À la Terre incombe la charge.

(Don Francisco Mamani, ayllu Mik’aya, 27 de junio del 1998).

Introduction

Nos sociétés qui s’inquiètent aujourd’hui de leur avenir constatent non sans dépit dans quel état elles ont plongé la nature. La terre où s’invente la vie n’est-elle pas autre chose qu’un moyen de production ou d’exploitation ? Combien de mythes et de traditions témoignent pourtant des sentiments de respect et de reconnaissance dont on l’honorait autrefois. À la fois socle et énergie, la Terre était investie du rôle de “nourrir” le devoir de chacun : partager, transmettre, recevoir et donner… afin que de ces relations de réciprocité naisse un sentiment commun d’humanité. Quelle charge de rendre possible ces responsabilités humaines… mais aussi quelle gloire ! C’est à cela sans doute que répondaient les dévotions aux divinités de la Terre. Pourquoi faudrait-il ignorer ou feindre de ne plus comprendre les rapports qui lient les hommes entre eux, et détruire machinalement ce par quoi ils essaient de construire du sens ? La Terre qui résonne au labeur de l’homme l’autorise à créer, à se réaliser, à se dépasser même vers toujours plus de convivialité. Le droit de la Terre, c’est avant tout le droit des hommes à vivre et à exister selon leur “mode d’être”, leur idéal de société.

Lorsque l’homme faisait corps avec la nature, il ne connaissait que l’offrande des uns aux autres pour engendrer la conscience qui lui donne son nom. La terre était plus que complice, elle participait de l’offrande mutuelle. La conscience commune lui était attribuée tout autant qu’aux communautés de parenté. Lorsque par l’outil l’homme obtint plus que ce qu’elle lui donnait simplement, il soumit la distribution du fruit de son travail à la réciprocité d’alliance et de filiation des origines. Mais avec le travail, il accéda à une liberté indépendante de la nature. On sait comment la société européenne prétendit, au nom de cette liberté, à l’usage souverain de la force. La passion du pouvoir la conduisit à la privatisation de la terre et de la force de travail comme moyens de production non pas de la liberté commune mais de la domination des uns sur les autres. C’est alors sur la force que cette société dite “moderne” a fondé son droit.

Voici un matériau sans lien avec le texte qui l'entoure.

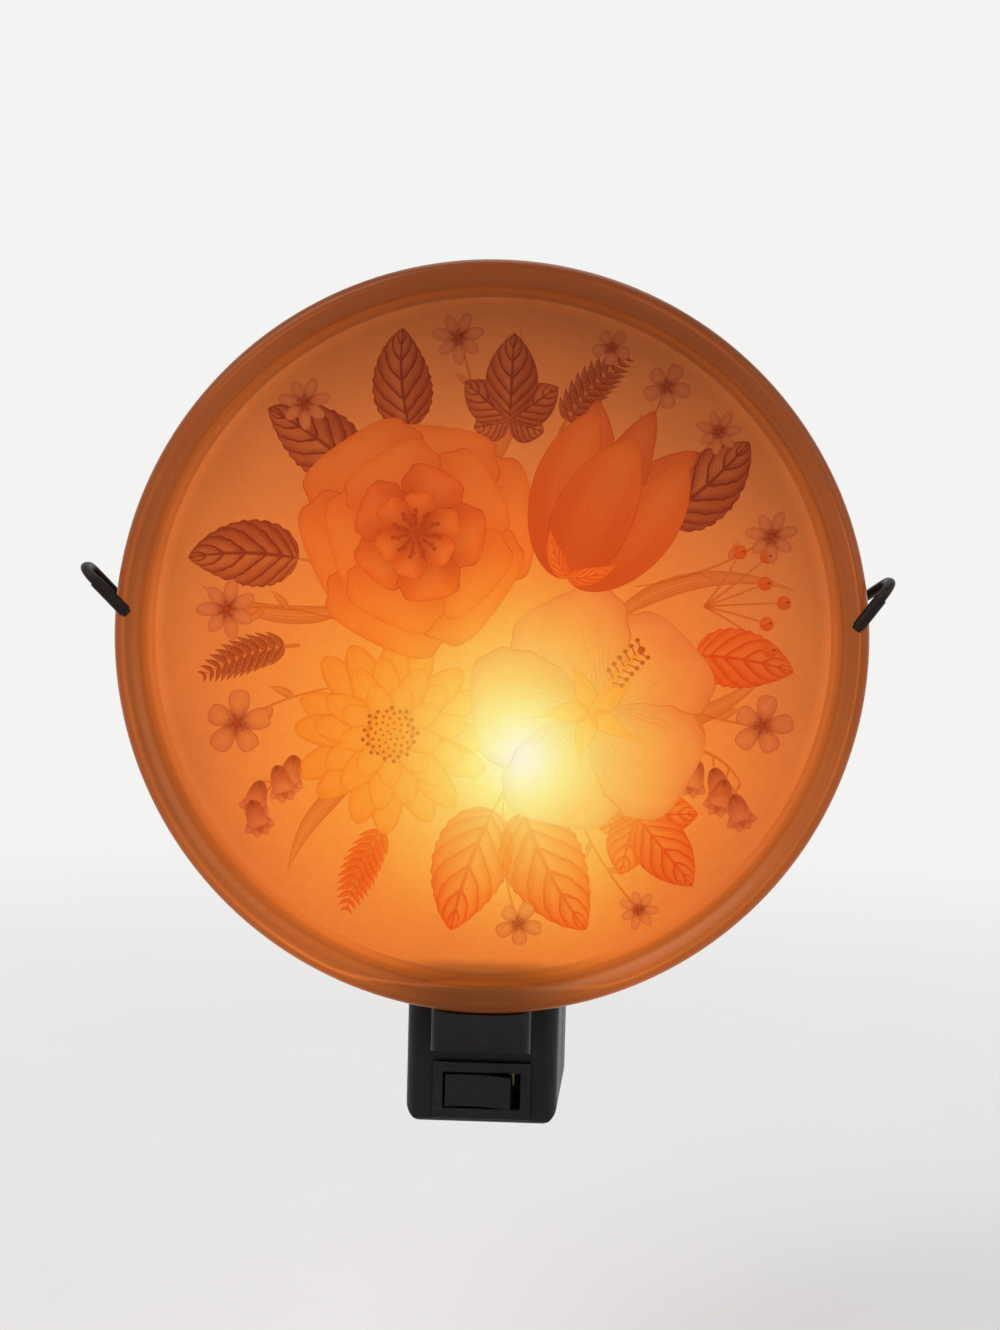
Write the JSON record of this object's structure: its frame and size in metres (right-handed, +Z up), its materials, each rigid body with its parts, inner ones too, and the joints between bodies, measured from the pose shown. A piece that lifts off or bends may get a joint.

La démesure de l’homme capitaliste qui prétend imposer sa jouissance à la terre au risque de l’épuiser s’affronte avec la reconnaissance de la commune destinée de la terre et de l’homme, car c’est son propre corps qu’il met en péril dans la destruction de la nature, et c’est lui qu’il tue en tuant la terre. Aujourd’hui, il devient évident que l’Esprit doit aussi se penser comme le droit de la nature à la vie. Différentes communautés dans le monde ont su préserver ce droit en le proclamant comme sacré, alors que d’autres l’ont oublié.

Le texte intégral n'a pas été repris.